Attendance at New Territories was an invaluable experience where I was not only able to learn from those around me and enjoy their works but also share and examine experiences about Australian arts contexts and my own research into the aesthetic possibilities of the aquatic realm. I am developing an underwater studio practice, movement repertoire, and associated life support technology to create submerged habitat performance.

I presented Second Nature: Second Skin composing in part of an underwater performance pre-recorded in Western Australia. My quiet aquatic work looked lost amongst the audience and the venue; I guess I felt it too – as I let many of the pre-choreographed and rehearsed elements of the work dissolve into the confused eyes upon me. What remained was a kind of separation anxiety for me: a fish out of water, sitting with her audience, looking up at a porthole projection of an aquanaut moving about in her aquatic world. While the journey of Second Nature: Second Skin was difficult, it was also cathartic. I now have a greater understanding of how components of my research could be better installed.

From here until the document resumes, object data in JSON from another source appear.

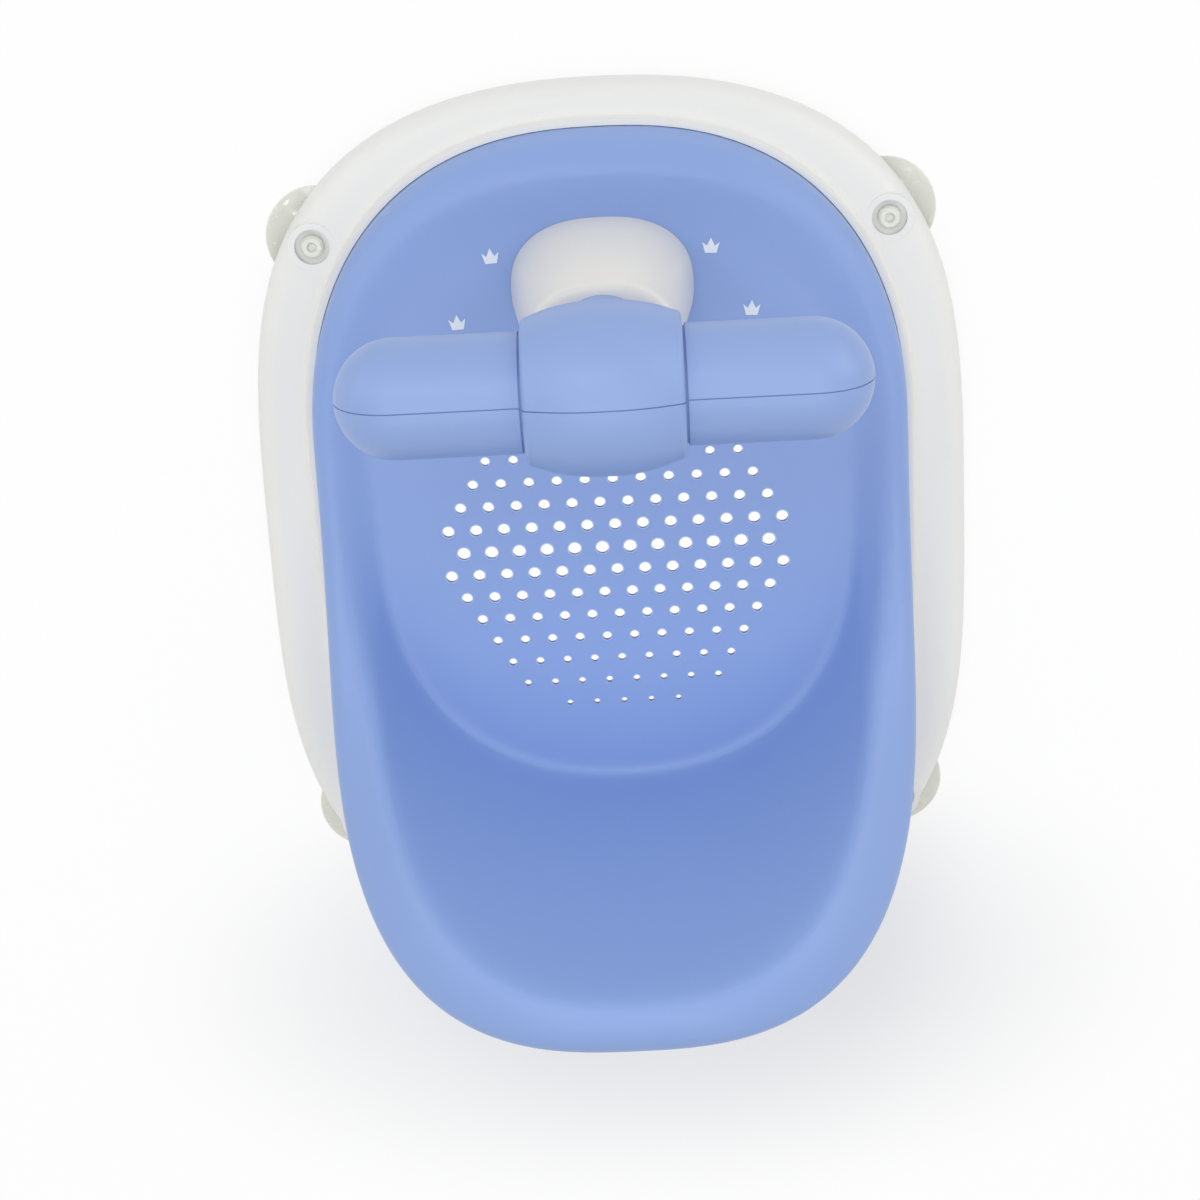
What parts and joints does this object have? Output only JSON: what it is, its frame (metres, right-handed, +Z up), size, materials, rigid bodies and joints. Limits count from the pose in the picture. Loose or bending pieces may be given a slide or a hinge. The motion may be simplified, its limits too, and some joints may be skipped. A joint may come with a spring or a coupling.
{
  "type": "baby bath seat",
  "caption": "Baby bath seat: a bucket seat with a low front and tall back on a white base with suction cups, and a rounded T-bar on a post between the legs.",
  "frame": {"origin": "on the tub's floor, under the middle of the base", "axes": "+Z up, +Y towards the backrest, +X to the left of a child who sits in it"},
  "size_m": [0.3094, 0.3934, 0.2182],
  "materials": {
    "seat_blue": "satin moulded polypropylene, cornflower blue",
    "base_white": "smooth white moulded polypropylene",
    "cup_clear": "clouded clear soft vinyl",
    "screw_steel": "plain steel"
  },
  "bodies": {
    "root": {"bar_screw_inner_left": "screw_steel", "bar_screw_inner_right": "screw_steel", "bar_screw_outer_left": "screw_steel", "bar_screw_outer_right": "screw_steel", "base_plate": "base_white", "front_post": "base_white", "post_screw_front": "screw_steel", "post_screw_left": "screw_steel", "post_screw_rear": "screw_steel", "post_screw_right": "screw_steel", "seat_screw_front_left": "screw_steel", "seat_screw_front_right": "screw_steel", "seat_screw_middle_left": "screw_steel", "seat_screw_middle_right": "screw_steel", "seat_screw_rear_left": "screw_steel", "seat_screw_rear_right": "screw_steel", "seat_shell": "seat_blue", "suction_cup_front_left": "cup_clear", "suction_cup_front_right": "cup_clear", "suction_cup_rear_left": "cup_clear", "suction_cup_rear_right": "cup_clear", "t_bar_front_half": "seat_blue", "t_bar_rear_half": "seat_blue"}
  },
  "joints": []
}
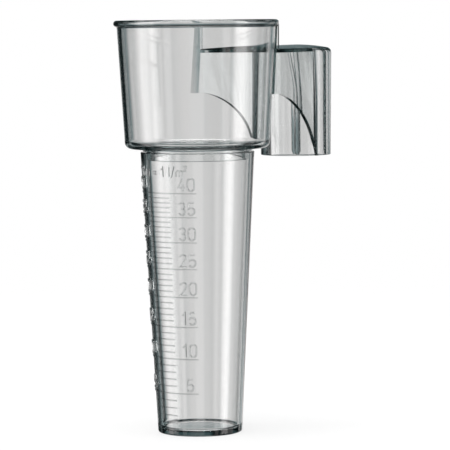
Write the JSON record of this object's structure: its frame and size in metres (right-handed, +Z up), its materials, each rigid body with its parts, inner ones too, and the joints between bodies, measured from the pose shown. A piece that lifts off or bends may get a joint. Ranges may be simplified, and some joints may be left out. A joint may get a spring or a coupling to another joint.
{
  "type": "manual rain gauge",
  "caption": "Clear plastic rain gauge: tapered measuring tube with a raised scale, round collector cup and a post sleeve beside it.",
  "frame": {"origin": "middle of the measuring tube's flat base, the face that it stands on", "axes": "+Z up along the tube, +X from the gauge's axis towards the post sleeve"},
  "size_m": [0.1307, 0.0808, 0.2017],
  "materials": {
    "clear_plastic": "clear, glossy, slightly grey-green moulded styrene plastic"
  },
  "bodies": {
    "tube": {"measuring_tube": "clear_plastic"},
    "collector": {"collector": "clear_plastic"}
  },
  "joints": [
    {"name": "collector_lift", "type": "slide", "parent": "tube", "child": "collector", "axis": [0, 0, 1], "range_m": [0, 0.04]}
  ]
}
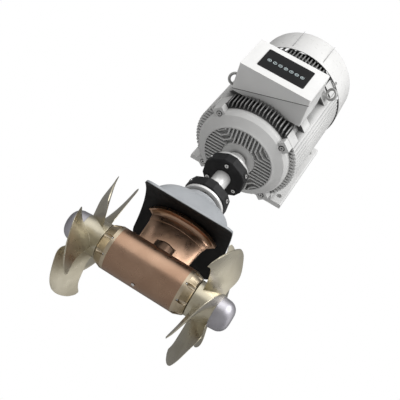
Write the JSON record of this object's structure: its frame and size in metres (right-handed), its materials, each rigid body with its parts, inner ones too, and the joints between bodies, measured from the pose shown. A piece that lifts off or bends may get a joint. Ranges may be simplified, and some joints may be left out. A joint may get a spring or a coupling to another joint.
{
  "type": "underwater thruster",
  "caption": "Twin propeller tunnel thruster: bronze gear leg, saddle for the tunnel, flexible coupling and foot mounted electric motor.",
  "frame": {"origin": "where the propeller axis crosses the drive axis, in the middle of the gear pod", "axes": "+X along the propeller axis, +Z along the drive axis towards the motor, +Y towards the motor feet"},
  "size_m": [0.682, 0.5966, 1.6545],
  "materials": {
    "leg_bronze": "machined bronze casting",
    "ring_brass": "turned brass, satin",
    "blade_bronze": "ground and polished nickel aluminium bronze",
    "brass_trim": "turned brass",
    "anode_zinc": "cast zinc, satin",
    "stainless": "satin stainless steel",
    "dark_steel": "blackened steel",
    "bearing_steel": "ground bearing steel",
    "shaft_steel": "ground steel",
    "gear_steel": "case hardened steel",
    "hub_steel": "turned steel, bright",
    "saddle_cast": "light grey satin paint on a casting",
    "black_rubber": "moulded nitrile rubber",
    "element_rubber": "moulded natural rubber",
    "motor_grey": "light grey enamel on cast iron",
    "shield_grey": "grey enamel on cast iron",
    "cowl_white": "near white enamel on sheet steel",
    "cover_white": "near white enamel on cast aluminium",
    "box_grey": "grey enamel on cast aluminium",
    "plate_black": "black plastic plate",
    "block_plastic": "brown moulded phenolic",
    "fan_plastic": "moulded nylon",
    "lamination": "stacked electrical steel",
    "copper_winding": "varnished copper wire"
  },
  "bodies": {
    "housing": {"gear_leg": "leg_bronze", "pod_drain_plug": "brass_trim", "end_ring_right": "ring_brass", "end_ring_left": "ring_brass", "end_ring_bolts": "stainless", "shaft_bearing_outer_right": "bearing_steel", "shaft_bearing_outer_left": "bearing_steel", "shaft_seals": "black_rubber", "drive_bearing_outer_rings": "bearing_steel", "saddle_bell": "saddle_cast", "saddle_gasket": "black_rubber", "leg_dowels": "stainless", "clamp_nut": "dark_steel", "motor_frame": "motor_grey", "drive_end_shield": "shield_grey", "bearing_cap": "shield_grey", "rear_end_shield": "shield_grey", "shield_bolts": "stainless", "stator_core": "lamination", "stator_windings": "copper_winding", "fan_cowl": "cowl_white", "cowl_screws": "stainless", "terminal_box_base": "box_grey", "terminal_box_cover": "cover_white", "terminal_box_gasket": "black_rubber", "control_plate": "plate_black", "terminal_block": "block_plastic", "cable_glands": "brass_trim", "cover_screws": "stainless", "lifting_eyes": "stainless"},
    "drive_train": {"input_shaft": "shaft_steel", "pinion": "gear_steel", "drive_bearing_inner_rings": "bearing_steel", "lower_coupling_hub": "hub_steel", "lower_rubber_element": "element_rubber", "joint_shaft": "shaft_steel", "upper_rubber_element": "element_rubber", "upper_coupling_hub": "hub_steel", "coupling_axial_screws": "stainless", "coupling_radial_screws": "stainless", "motor_shaft": "shaft_steel", "motor_shaft_key": "shaft_steel", "rotor_core": "lamination", "cooling_fan": "fan_plastic"},
    "propeller_right_unit": {"propeller_shaft_right": "shaft_steel", "crown_gear_right": "gear_steel", "propeller_right": "blade_bronze", "propeller_nut_right": "brass_trim", "propeller_key_right": "shaft_steel", "anode_right": "anode_zinc", "anode_screw_right": "stainless", "shaft_bearing_inner_right": "bearing_steel"},
    "propeller_left_unit": {"propeller_shaft_left": "shaft_steel", "crown_gear_left": "gear_steel", "propeller_left": "blade_bronze", "propeller_nut_left": "brass_trim", "propeller_key_left": "shaft_steel", "anode_left": "anode_zinc", "anode_screw_left": "stainless", "shaft_bearing_inner_left": "bearing_steel"}
  },
  "joints": [
    {"name": "drive_spin", "type": "hinge", "parent": "housing", "child": "drive_train", "pos_m": [0, 0, 0], "axis": [0, 0, 1], "continuous": true},
    {"name": "propeller_right_spin", "type": "hinge", "parent": "housing", "child": "propeller_right_unit", "pos_m": [0, 0, 0], "axis": [1, 0, 0], "continuous": true},
    {"name": "propeller_left_spin", "type": "hinge", "parent": "housing", "child": "propeller_left_unit", "pos_m": [0, 0, 0], "axis": [1, 0, 0], "continuous": true}
  ],
  "couplings": [
    {"joint": "propeller_right_spin", "follows": "drive_spin", "ratio": -0.5},
    {"joint": "propeller_left_spin", "follows": "drive_spin", "ratio": 0.5}
  ]
}
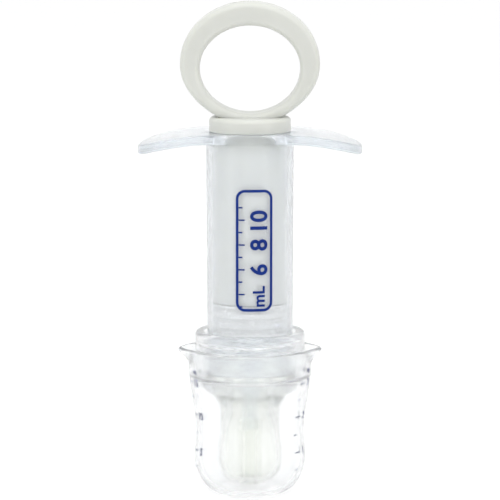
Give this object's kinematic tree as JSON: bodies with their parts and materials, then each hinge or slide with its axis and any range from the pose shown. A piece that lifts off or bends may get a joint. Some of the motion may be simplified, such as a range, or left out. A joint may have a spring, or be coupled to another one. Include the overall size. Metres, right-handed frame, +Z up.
{
  "type": "oral medicine dispenser with measuring cup",
  "caption": "Ring-handled oral medicine dispenser with a curved finger flange, a screwed-on soft nipple and a spouted measuring cup that serves as its cap and stand.",
  "frame": {"origin": "middle of the measuring cup's flat base, which the object stands on", "axes": "+Z up the barrel's axis to the finger ring, +X along the finger flange and the cup's spouts, +Y away from the front"},
  "size_m": [0.0584, 0.0326, 0.1297],
  "materials": {
    "cup_clear": "clear moulded polypropylene, glossy",
    "nipple_silicone": "translucent silicone, satin",
    "collar_clear": "frosty clear polypropylene, glossy",
    "barrel_clear": "clear moulded polypropylene, glossy",
    "seal_silicone": "translucent grey silicone, satin",
    "plunger_milky": "milky natural polypropylene, soft gloss"
  },
  "bodies": {
    "cup": {"measuring_cup": "cup_clear"},
    "nipple": {"nipple": "nipple_silicone"},
    "collar": {"collar": "collar_clear"},
    "barrel": {"barrel": "barrel_clear"},
    "seal": {"piston_seal": "seal_silicone"},
    "plunger": {"plunger": "plunger_milky"}
  },
  "joints": [
    {"name": "dispenser_lift", "type": "slide", "parent": "cup", "child": "nipple", "axis": [0, 0, 1], "range_m": [0, 0.042]},
    {"name": "collar_turn", "type": "hinge", "parent": "nipple", "child": "collar", "pos_m": [0, 0, 0.0354], "axis": [0, 0, -1], "range_deg": [0, 1080]},
    {"name": "barrel_unscrew", "type": "slide", "parent": "nipple", "child": "barrel", "axis": [0, 0, 1], "range_m": [0, 0.00721]},
    {"name": "plunger_pull", "type": "slide", "parent": "barrel", "child": "seal", "axis": [0, 0, 1], "range_m": [0, 0.04]},
    {"name": "plunger_spin", "type": "hinge", "parent": "seal", "child": "plunger", "pos_m": [0, 0, 0.112], "axis": [0, 0, 1], "continuous": true}
  ],
  "couplings": [
    {"joint": "barrel_unscrew", "follows": "collar_turn", "m_per_rad": 0.00038197}
  ]
}
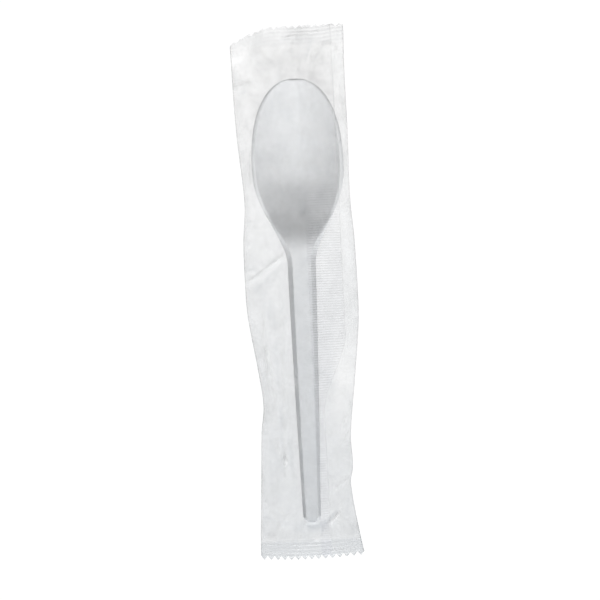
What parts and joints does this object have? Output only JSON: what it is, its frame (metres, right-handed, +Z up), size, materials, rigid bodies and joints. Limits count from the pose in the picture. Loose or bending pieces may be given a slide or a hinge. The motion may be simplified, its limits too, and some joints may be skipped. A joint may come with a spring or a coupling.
{
  "type": "plastic cutlery pack",
  "caption": "Moulded plastic spoon sealed in a clear flow-wrapped film pouch with a ribbed fin seal and zigzag-cut crimped ends.",
  "frame": {"origin": "on the table under the middle of the pouch", "axes": "+Y along the pouch towards the tip of the bowl, +Z up through the front film, +X to the side that the fin is folded to"},
  "size_m": [0.0426, 0.1972, 0.0116],
  "materials": {
    "spoon_plastic": "satin moulded",
    "wrapper_film": "clear film, slightly milky, ribbed at the seals"
  },
  "bodies": {
    "root": {"spoon": "spoon_plastic", "film_wrapper": "wrapper_film"}
  },
  "joints": []
}
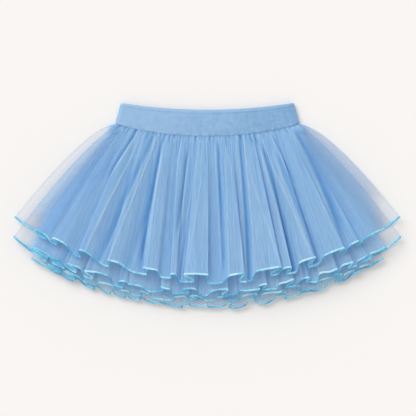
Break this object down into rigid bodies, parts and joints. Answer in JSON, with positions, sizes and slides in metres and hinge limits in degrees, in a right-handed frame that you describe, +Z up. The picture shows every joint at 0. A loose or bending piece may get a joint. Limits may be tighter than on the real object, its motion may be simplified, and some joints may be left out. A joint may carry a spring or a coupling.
{
  "type": "tulle skirt",
  "caption": "Child's layered tulle skirt laid flat, with a plain knit waistband and satin-edged ruffled hems.",
  "frame": {"origin": "on the surface it lies on, under the middle of the laid-out skirt's box", "axes": "+Y towards the waist, +X towards the right of the front panel, +Z up from the surface, out of the front panel"},
  "size_m": [0.481, 0.254, 0.0367],
  "materials": {
    "knit": "fine matt jersey knit",
    "tulle": "sheer fine net",
    "satin": "glossy narrow satin edging"
  },
  "bodies": {
    "root": {"waistband": "knit", "tulle_outer": "tulle", "tulle_middle": "tulle", "tulle_under": "tulle", "edging_outer": "satin", "edging_middle": "satin", "edging_under": "satin"}
  },
  "joints": []
}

I am extremely grateful for the opportunity to have been a part of this incredible festival. It was both a challenging and rewarding experience enabling me to reach new levels of understanding and meet so many fantastic people. I look forward to be able to contribute to the continuation of discussions between practitioners and facilitators upon my return to Australia to perpetuate this critical forum.

It was with great appreciation that I acknowledge the support of Sharon Flindell from the City of Swan and the Conference and Workshop Fund at ANAT, whom assisted this project, and the producers of New Moves International Ltd.

Sarah Jane Pell holds the inaugural candidature PhD of Visual Arts at Edith Cowan University. Her work was part of the NRLAat the Midlands Railway Workshops, Western Australia in 2002. This was her first performance in the UK.